Let $\alpha \in L ;$ we want to show $\alpha$ is algebraic over $F$. Let $\alpha=\sum_{i=1}^{m} b_{i} \alpha_{i}$ for $b_{i} \in K, \alpha_{i} \in L$ linearly independent and algebraic over $K .$ Write $\alpha_{i}=\sum_{j=1}^{n} c_{j} \beta_{j}$ for $c_{j} \in F, \beta_{j} \in K$ linearly independent and algebraic over $F$. Thus, we have $\alpha \in$ $F\left(\beta_{1}, \ldots, \beta_{n}\right)\left(\alpha_{1}, \ldots, \alpha_{m}\right) .$
Now if $\alpha$ is transcendental over $F$, then
$$ \left[F\left(\beta_{1}, \ldots, \beta_{n}\right)\left(\alpha_{1}, \ldots, \alpha_{m}\right): F\left(\beta_{1}, \ldots, \beta_{n}\right)\right]\left[F\left(\beta_{1}, \ldots, \beta_{n}\right): F\right] \geq[F(\alpha): F]=\infty $$
which contradicts it.

Solution of 6 :

We use induction on the degree of $f$. The claim is trivial if $n=1$, so suppose $n>1$. Suppose $f$ is reducible, and let $g$ be an irreducible factor of $f$ of degree $m .$ Then, we can choose a subfield $F_{1} \subset K$ such that $g$ splits completely, hence $\left[F_{1}: F\right] \mid m !$ by inductive hypothesis.

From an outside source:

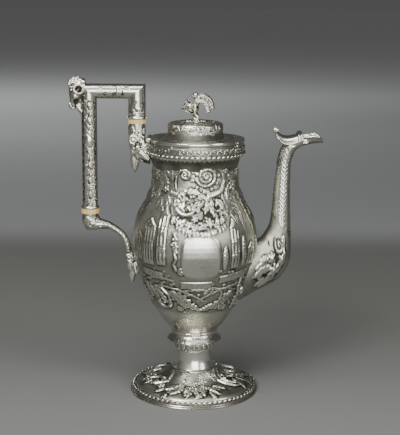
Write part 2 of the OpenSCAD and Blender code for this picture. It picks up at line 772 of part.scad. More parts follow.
// A half-round ring about the tenon of an insulator
module ferrule(x, z, h) {
    translate([x, 0, z])
        rotate_extrude($fn = 64)
            polygon(concat([[tenon_r + tenon_gap, 0]],
                [for (i = [-4:4]) [insulator_r - ferrule_round * (1 - cos(22.5 * i)),
                    h / 2 * (1 + sin(22.5 * i))]],
                [[tenon_r + tenon_gap, h]]));
}

// Cross pin through the upper ferrule, along X
module ferrule_pin(r, half) {
    translate([short_x - half, 0, ferrule_pin_z])
        rotate([0, 90, 0])
            cylinder(h = 2 * half, r = r, $fn = 32);
}

module upper_ferrule() {
    color("silver")
        difference() {
            ferrule(short_x, upper_z + upper_insulator_h, upper_ferrule_h);
            ferrule_pin(rivet_r + tenon_gap, 2 * insulator_r);
        }
}

module lower_ferrule() {
    color("silver")
        ferrule(grip_x, lower_z + lower_insulator_h, lower_ferrule_h);
}

// A disc with a tenon up into the tube and another down into the socket
module insulator(x, z, h, up) {
    translate([x, 0, z]) {
        cylinder(h = h, r = insulator_r, $fn = 64);
        translate([0, 0, -tenon_l])
            cylinder(h = tenon_l + h + up, r = tenon_r, $fn = 64);
    }
}

module upper_insulator() {
    color("wheat")
        difference() {
            insulator(short_x, upper_z, upper_insulator_h, upper_ferrule_h + tenon_l - tenon_short);
            rod_y(short_pin[0], short_pin[1], rivet_r + tenon_gap, 2 * tube_y);
            ferrule_pin(rivet_r + tenon_gap, 2 * insulator_r);
        }
}

module lower_insulator() {
    color("wheat")
        difference() {
            insulator(grip_x, lower_z, lower_insulator_h, lower_ferrule_h + tenon_l - tenon_short);
            rod_y(grip_pin[0], grip_pin[1], rivet_r + tenon_gap, 2 * tube_y);
            rod_y(socket_pin[0], socket_pin[1], rivet_r + tenon_gap, 2 * tube_y);
        }
}

module insulator_pins() {
    color("silver") {
        rod_y(short_pin[0], short_pin[1], rivet_r, tube_y + head_out);
        ferrule_pin(rivet_r, insulator_r + head_out);
        rod_y(grip_pin[0], grip_pin[1], rivet_r, tube_y + head_out);
        rod_y(socket_pin[0], socket_pin[1], rivet_r, socket_r + head_out);
    }
}

// Stations of the upper socket, from [short_x, rim_z]. The last one lies inside the wall of the pot
socket_in = 2.5;
upper_end = [-wall_r(rim_z - 24) + socket_in - short_x, -24, -lip_r + socket_in - short_x, -7.1, 6.5];
upper_rows = [[-8, 2.4, 7.8, 2.4, 7.9], [-7.6, -5.6, 8, -1, 7.6], [-4.8, -13.1, 8.8, -3.4, 7.2],
    [0.6, -18.6, 10, -5, 6.8], [7.6, -22, 12.1, -6, 6.6], upper_end];
upper_tube = [-8, upper_z - rim_z, 7.8, upper_z - rim_z, 7.9];
module upper_socket() {
    color("silver")
        difference() {
            sweep_solid(moved(concat([upper_tube], spline(upper_rows, 3)), short_x, rim_z));
            translate([short_x, 0, upper_z - tenon_l - tenon_room])
                cylinder(h = 2 * tenon_l, r = tenon_r + tenon_gap, $fn = 64);
            vessel_envelope(solder);
            translate([0, 0, rim_z - past])
                cylinder(h = 2 * lid_rim_h, r = lid_r + lid_gap, $fn = 128);
        }
}

module upper_socket_rosettes() {
    out = 3.6;
    up = 1.6;
    sink = 1;
    color("silver")
        for (side = [-1, 1])
            translate([short_x - out, 0, rim_z + up])
                rotate([0, 0, 90 - side * 90])
                    translate([0, socket_r - sink, 0])
                        difference() {
                            rosette(6, 6);
                            translate([side * out, sink - socket_r, -socket_r])
                                cylinder(h = 2 * socket_r, r = socket_r + solder, $fn = 64);
                        }
}

// A leaf in the plane of the handle: rows run from root to tip
module leaf(rows) {
    sweep_solid(spline(rows, 2), 0, 16);
}

module upper_socket_leaves() {
    color("silver")
        difference() {
            union() {
                leaf(moved([[-4.6, -9, 0.4, -14, 2.4], [-8.4, -13, -3, -17.6, 2.8],
                    [-9, -17.5, -5.4, -20.4, 2], [-7.6, -20.8, -6.4, -21.2, 0.8]], short_x, rim_z));
                leaf(moved([[-5.6, -18, 1.6, -17, 2.4], [-6.8, -23, 0.6, -23, 3],
                    [-5.6, -28, -1.6, -28, 2.2], [-3.6, -32.6, -2.6, -32.8, 0.7]], short_x, rim_z));
            }
            sweep_solid(moved(spline(upper_rows, 3), short_x, rim_z), -solder);
        }
}

// Stations on the handle side, with x measured from the wall at its own height and z from belly_z
function on_wall(rows) = [for (r = rows) [r[0] - wall_r(belly_z + r[1]), belly_z + r[1],
    r[2] - wall_r(belly_z + r[3]), belly_z + r[3], r[4]]];

// Stations of the lower socket, from [grip_x, lower_z] and, past the elbow, from [belly_r, belly_z]
elbow_rows = [[8, 0, -8.2, 0, 8], [8, -3.4, -8, -9.6, 7.9], [9.6, -5.4, -4, -17.2, 7.5],
    [12.4, -6.6, 4.2, -17.8, 6.7], [15.8, -7.8, 11.8, -16.2, 5.4]];
arm_rows = [[-23.2, 22.9, -25.6, 16.1, 4.4], [-18.1, 19.8, -21.2, 13.5, 4.2],
    [-13, 16.2, -16.1, 10.6, 4], [-7.9, 11.5, -12.4, 6.8, 3.9], [-4.9, 6.8, -10, 2, 3.8],
    [-2.4, 0.6, -8.6, -3.5, 3.8], [-0.9, -6.8, -8, -9, 3.9], [0.4, -12, -7.6, -13.5, 4.2]];
// The arm is drawn for this reach and rise, and stretches between the elbow and the belly
drawn_reach = 43;
drawn_lower_rise = 32.1;
elbow_w = 16;
arm_x = (-belly_r - grip_x - elbow_w) / (drawn_reach - elbow_w);
arm_z = lower_rise / drawn_lower_rise;
arm = [for (r = moved([for (a = arm_rows) [a[0] * arm_x, a[1] * (a[1] > 0 ? arm_z : 1),
    a[2] * arm_x, a[3] * (a[3] > 0 ? arm_z : 1), a[4]]], -belly_r, belly_z)) r];
arm_path = concat(moved(elbow_rows, grip_x, lower_z), arm);

// The rosette that joins the arm to the body: a disc between two flowers, and a foot on the wall
rosette_r = 5;
rosette_z = belly_z - 14.9;
rosette_x = -wall_r(rosette_z) - 5.9;
rosette_half = 1.6;
rosette_foot_r = 3;
// The flowers stop this far inside the rim of the disc
flower_inset = 0.4;
boss_r = 4.4;

module lower_socket() {
    color("silver")
        difference() {
            sweep_solid(spline(arm_path, 2));
            rod_y(rosette_x, rosette_z, rosette_r + solder, 2 * rosette_r);
            translate([grip_x, 0, lower_z - tenon_l - tenon_room])
                cylinder(h = 2 * tenon_l, r = tenon_r + tenon_gap, $fn = 64);
            rod_y(socket_pin[0], socket_pin[1], rivet_r + tenon_gap, 2 * tube_y);
            vessel_envelope(solder);
        }
}

module lower_socket_rosette() {
    color("silver")
        difference() {
            union() {
                translate([rosette_x, 0, rosette_z])
                    sphere(r = boss_r, $fn = 32);
                rod_y(rosette_x, rosette_z, rosette_r, rosette_half);
                translate([rosette_x, 0, rosette_z])
                    rotate([0, 90, 0])
                        cylinder(h = 2 * rosette_r, r = rosette_foot_r, $fn = 32);
                for (side = [0, 180])
                    translate([rosette_x, 0, rosette_z])
                        rotate([0, 0, side])
                            translate([0, rosette_half, 0])
                                rosette(rosette_r - flower_inset, 5);
            }
            vessel_envelope(solder);
        }
}

module lower_socket_leaves() {
    color("silver")
        difference() {
            union() {
                leaf(on_wall([[-2.2, -19, -7.9, -18.4, 2.6], [-2.3, -24, -8.9, -24, 4],
                    [-4.2, -30, -10.2, -30, 3.4], [-7, -36, -11.4, -36, 2.4],
                    [-10.7, -41.6, -11.7, -41.6, 0.8]]));
                leaf(on_wall([[1.5, -22, -2.7, -24, 2], [4.4, -28, -2.8, -30, 3.4],
                    [4.8, -33.6, -1.5, -34.4, 2.6], [3, -38, 1.2, -38, 0.8]]));
            }
            rod_y(rosette_x, rosette_z, rosette_r + solder, 2 * rosette_r);
            vessel_envelope(solder);
        }
}

// ---------- ram's head on the outer corner of the handle ----------

// Stations from the poll to the muzzle, measured from the outer corner of the handle
head_rows = [[4.1, 4.8, 5.1, -9.7, 6.5], [-1.9, 5.8, 1.1, -13.7, 7], [-8.4, 2.8, -1.4, -16.2, 7],
    [-12.1, -3.2, -3.4, -18.2, 6.3], [-12.4, -9.7, -3.7, -20.2, 5.2], [-11.7, -16.2, -3.7, -22.2, 4.2],
    [-11.5, -21.2, -4.4, -24.4, 3.6], [-10.2, -25.4, -5.9, -26.1, 2.4]];
beard_rows = [[-4.4, -15.5, 1, -13, 6], [-3.2, -21, 1.6, -20, 4.6], [-1.6, -27, 2, -27, 3],
    [0.4, -32.8, 1.4, -33, 1]];
// Locks of hair over the poll, each [x, y, z, radius], repeated on the other side
locks = [[-4.6, 3.2, 5, 3.4], [0.6, 3, 5.6, 3.2]];
corner_x = grip_x - grip_r;
corner_z = top_z + top_tube_r;

// The tubes at the corner, as one solid that a casting is fitted to
module corner_envelope() {
    sweep_solid([[grip_x + grip_r, lower_z, grip_x - grip_r, lower_z, tube_y], grip_corner], -solder);
    sweep_solid([grip_corner, short_corner], -solder);
}

module ram_head() {
    color("silver")
        difference() {
            union() {
                sweep_solid(spline(moved(head_rows, corner_x, corner_z), 3));
                sweep_solid(spline(moved(beard_rows, corner_x, corner_z), 2), 0, 16);
                for (side = [-1, 1]) for (lock = locks)
                    translate([corner_x + lock[0], side * lock[1], corner_z + lock[2]])
                        sphere(r = lock[3], $fn = 24);
            }
            corner_envelope();
        }
}

// Horns curl about a centre, from and to these angles, and taper
horn_centre = [-1.6, -5];
horn_y = 7.8;
horn_r = 4.4;
horn_from = 80;
horn_to = 370;
horn_thick = 2;
horn_tip = 1.1;
module ram_horns() {
    color("silver")
        difference() {
            for (side = [-1, 1])
                translate([corner_x, side * horn_y, corner_z])
                    sweep_solid(arc_rows(horn_centre, horn_r, horn_from, horn_to,
                        horn_thick, horn_tip, 18), 0, 12);
            sweep_solid(spline(moved(head_rows, corner_x, corner_z), 3), -solder);
            corner_envelope();
        }
}

foot_rim();
foot();
foot_rope_wire();
stem();
leaf_collar();
body_base_ring();
body();
neck_band();
neck_rope_wire();
lid_seat_ring();
lid();
lid_rim();
lid_bezel();
finial();
finial_washer();
finial_nut();
hinge_plate();
hinge_lid_knuckles();
hinge_pin();
spout_near_half();
spout_far_half();
spout_beak();
spout_hood();
spout_strap();
handle_grip();
handle_top_tube();
handle_short_tube();
upper_ferrule();
lower_ferrule();
upper_insulator();
lower_insulator();
insulator_pins();
upper_socket();
upper_socket_rosettes();
upper_socket_leaves();
lower_socket();
lower_socket_rosette();
lower_socket_leaves();
ram_head();
ram_horns();
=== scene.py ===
# %% [markdown]
# # A chased silver coffee pot
#
# The real pot is raised from sheet silver. Its wall is hammered up over stakes, filled with pitch and
# then chased: the smith drives the ground down with punches, so that scrolls, leaves and flowers stand
# up from it. The hollows are darkened and the high points are rubbed bright again.
#
# This lesson keeps the solids of the construction where they are, gives them their finish, and
# lays the chased work over them as fine meshes. All lengths below are in millimetres, and one factor
# turns them into metres.

# %% Load the frame
import json
import math

import bpy
import numpy as np
from mathutils import Matrix, Vector


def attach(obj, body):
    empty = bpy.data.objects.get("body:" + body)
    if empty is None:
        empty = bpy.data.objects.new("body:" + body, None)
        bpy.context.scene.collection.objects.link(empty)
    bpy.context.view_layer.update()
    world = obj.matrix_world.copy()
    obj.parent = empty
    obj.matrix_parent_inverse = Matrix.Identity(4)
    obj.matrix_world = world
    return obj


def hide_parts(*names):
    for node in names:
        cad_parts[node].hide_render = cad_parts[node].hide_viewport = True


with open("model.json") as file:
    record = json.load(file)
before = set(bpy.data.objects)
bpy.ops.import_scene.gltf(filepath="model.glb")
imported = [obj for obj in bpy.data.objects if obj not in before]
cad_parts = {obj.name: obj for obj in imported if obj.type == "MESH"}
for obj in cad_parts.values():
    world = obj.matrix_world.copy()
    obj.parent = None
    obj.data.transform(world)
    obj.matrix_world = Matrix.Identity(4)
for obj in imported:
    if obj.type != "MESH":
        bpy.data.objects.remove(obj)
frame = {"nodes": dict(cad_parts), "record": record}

MM = 0.001
NODES = frame["nodes"]
POT, LID = "pot", "lid"
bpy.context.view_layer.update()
print("solids in the frame:", len(NODES))

# %% [markdown]
# ## Camera
#
# A long lens a little over a metre away, just above the pot, is how silver is usually pictured: the
# verticals stay upright and the rims show as narrow ellipses. The roll of under half a degree is the
# small tilt of a hand-set tripod.

# %% Camera
CAMERA_AT = (0.00515, -1.0731, 0.3975)
LOOK_DOWN = math.radians(11.369)
CAMERA_ROLL = math.radians(0.424)
LENS = 96.73

camera = bpy.data.objects.new("studio_camera", bpy.data.cameras.new("studio_camera"))
camera.data.sensor_fit = "HORIZONTAL"
camera.data.sensor_width = 36
camera.data.lens = LENS
camera.matrix_world = (
    Matrix.Translation(CAMERA_AT)
    @ Matrix.Rotation(math.pi / 2 - LOOK_DOWN, 4, "X")
    @ Matrix.Rotation(CAMERA_ROLL, 4, "Z")
)
bpy.context.scene.collection.objects.link(camera)
bpy.context.scene.camera = camera
print("camera at", CAMERA_AT, "lens", LENS)

# %% [markdown]
# ## Helpers for nodes and colours
#
# Every material and every Geometry Nodes tree is wired with one small function. It adds a node, sets
# its properties, and fills its inputs with a value or with another node's output. Colours are written
# as the hex values that a paint programme shows, and one function turns them into linear light.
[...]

Similarly, $\left[K: F_{1}\right] \mid(n-m) !$ by inductive hypothesis since $K$ is a splitting field for $f / g$ over $F_{1}$. Hence by the multiplicative property of the degree , $[K: F]|m !(n-m) !| n !$

Now suppose $f$ is irreducible. Then, $F_{1}:=F[x] /(f)$ is a field extension of degree $n$ such that $f$ has a root $\alpha$. Thus, $\left[K: F_{1}\right] \mid(n-1) !$ by inductive hypothesis since $K$ is a splitting field for $f /(x-\alpha)$ over $F_{1}$, and so $[K: F] \mid n(n-1) !=n !$ as above.